Cara berhukum substansial adalah yang dimulai dari interaksi antara para
anggota suatu komunitas sendiri yang kemudian menimbulkan hukum. Tipe tersebut
dikenal sebagai interactional law.
Interaksi tersebut sebuah proses kimiawi yang akan menghasilkan sebuah pola
yang mapan dan pada akhirnya berfungsi sebagai hukum. Di sini tidak ada sebuah
badan yang khusus membuat hukum, melainkan hukum tumbuh secara serta merta
dalam interaksi antara para anggota masyarakat,
selanjutnya akan
berkembang kaidah yang berkesinambungan. Kehadiran kaidah ini tidak dimulai
dari pembuatan secara sengaja melainkan muncul secara serta merta. Pembentukan
kaidah seperti inilah yang oleh Satjipto Rahardjo disebut sebagai cara berhukum
yang substansial.[17]
C
Kondisi
Ideal Sistem Peradilan Pidana yang Dapat
Mewujudkan Keadilan Substansial
Sebuah negara hukum tentu
mengakui dan melindungi hak individu. Pengakuan terhadap hak individu dijamin
dalam asas persamaan di hadapan hukum. Apabila ada persamaan di hadapan hukum (equality before the law), maka ada
persamaan perlakuan (equal treatment)
bagi semua orang. Persamaan di hadapan hukum ini menjamin adanya akses untuk
memperoleh keadilan (access to justice).
Salah satu bentuk akses untuk memperoleh keadilan (access to justice) adalah adanya jaminan atas akses kepada advokat
(access to legal counsel), artinya
kalau orang mampu dapat menunjuk advokat untuk membela kepentingannya, fakir
miskin juga mempunyai hak untuk dibela advokat dari organisasi bantuan hukum.

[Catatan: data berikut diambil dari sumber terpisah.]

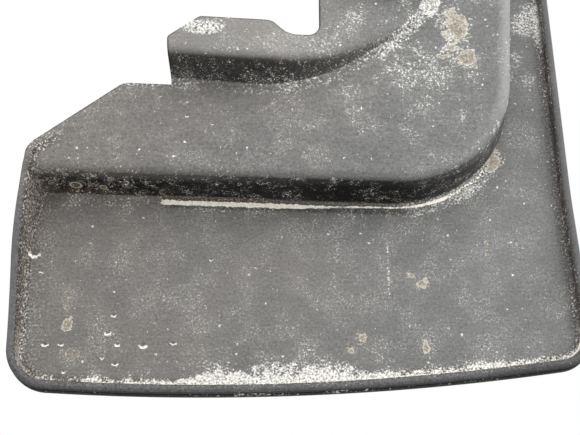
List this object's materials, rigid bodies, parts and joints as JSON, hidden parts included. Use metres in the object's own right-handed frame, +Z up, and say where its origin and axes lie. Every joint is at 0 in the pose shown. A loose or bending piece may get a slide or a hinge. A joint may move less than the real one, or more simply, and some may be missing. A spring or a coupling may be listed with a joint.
{
  "type": "mud flap",
  "caption": "Stepped moulded rubber mud flap with a lipped lower panel, two raised shelves, a notch, and screws through a steel strip at the top.",
  "frame": {"origin": "on the middle strip screw's axis, at the back face of its mounting pad, where it meets the wheel arch", "axes": "+Z up with the flap hanging, +X to the outer side of the vehicle, -Y towards the wheel, +Y away from it"},
  "size_m": [0.2905, 0.0627, 0.3163],
  "materials": {
    "moulded_rubber": "satin, dusty",
    "strip_steel": "black coated, worn edges",
    "zinc_steel": "zinc plated, dull",
    "spring_steel": "dark spring steel",
    "screw_steel": "zinc plated, faint rust"
  },
  "bodies": {
    "fixed_flap": {"upper_moulding": "moulded_rubber", "retaining_strip": "strip_steel", "sleeve_1": "zinc_steel", "plain_washer_1": "zinc_steel", "spring_washer_1": "spring_steel", "screw_1": "screw_steel", "sleeve_2": "zinc_steel", "plain_washer_2": "zinc_steel", "spring_washer_2": "spring_steel", "screw_2": "screw_steel", "sleeve_3": "zinc_steel", "plain_washer_3": "zinc_steel", "spring_washer_3": "spring_steel", "screw_3": "screw_steel", "sleeve_4": "zinc_steel", "plain_washer_4": "zinc_steel", "spring_washer_4": "spring_steel", "screw_4": "screw_steel"},
    "free_flap": {"lower_flap": "moulded_rubber"}
  },
  "joints": [
    {"name": "flap_flex", "type": "hinge", "parent": "fixed_flap", "child": "free_flap", "pos_m": [-0.029, 0.038, -0.182], "axis": [1, 0, 0], "range_deg": [-30, 45], "stiffness_Nm_per_rad": 2}
  ]
}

Perolehan pembelaan dari seorang advokat (access
to legal counsel) adalah hak asasi manusia setiap orang dan merupakan salah
satu unsur untuk memperoleh keadilan (access
to justice) bagi semua orang (justice
for all).[18]
Tobias dan Petersen mengatakan bahwa “due process of law”, yang berasal dari dokumen Magna Charta, 1215,
merupakan “constitutional guaranty … that
no person will be deprived of life, liberty or property for reasons that are
arbitrary”. Proses hukum ini “… protects
the citizen against arbitrary actions of the government”. Karena itu inti
dari proses hukum yang adil dan ideal adalah :
1. Tersangka (maupun terdakwa) berhak
untuk didengar pandangannya tentang bagaimana peristiwa yang dituduhkan padanya
itu terjadi (hearing)
2. Dalam pemeriksaan (sejak pertama
kali di kepolisian) ia selalu berhak didampingi oleh penasihat hukum (legal counsel)
3. Terdakwa berhak mendapat kesempatan
yang seluas - luasnya untuk menyusun dan mengajukan pembelaannya (defense)
4. Adalah kewajiban penuntut umum untuk
membuktikan kesalahan terdakwa dengan bukti-bukti yang sah menurut hukum (legal evidence)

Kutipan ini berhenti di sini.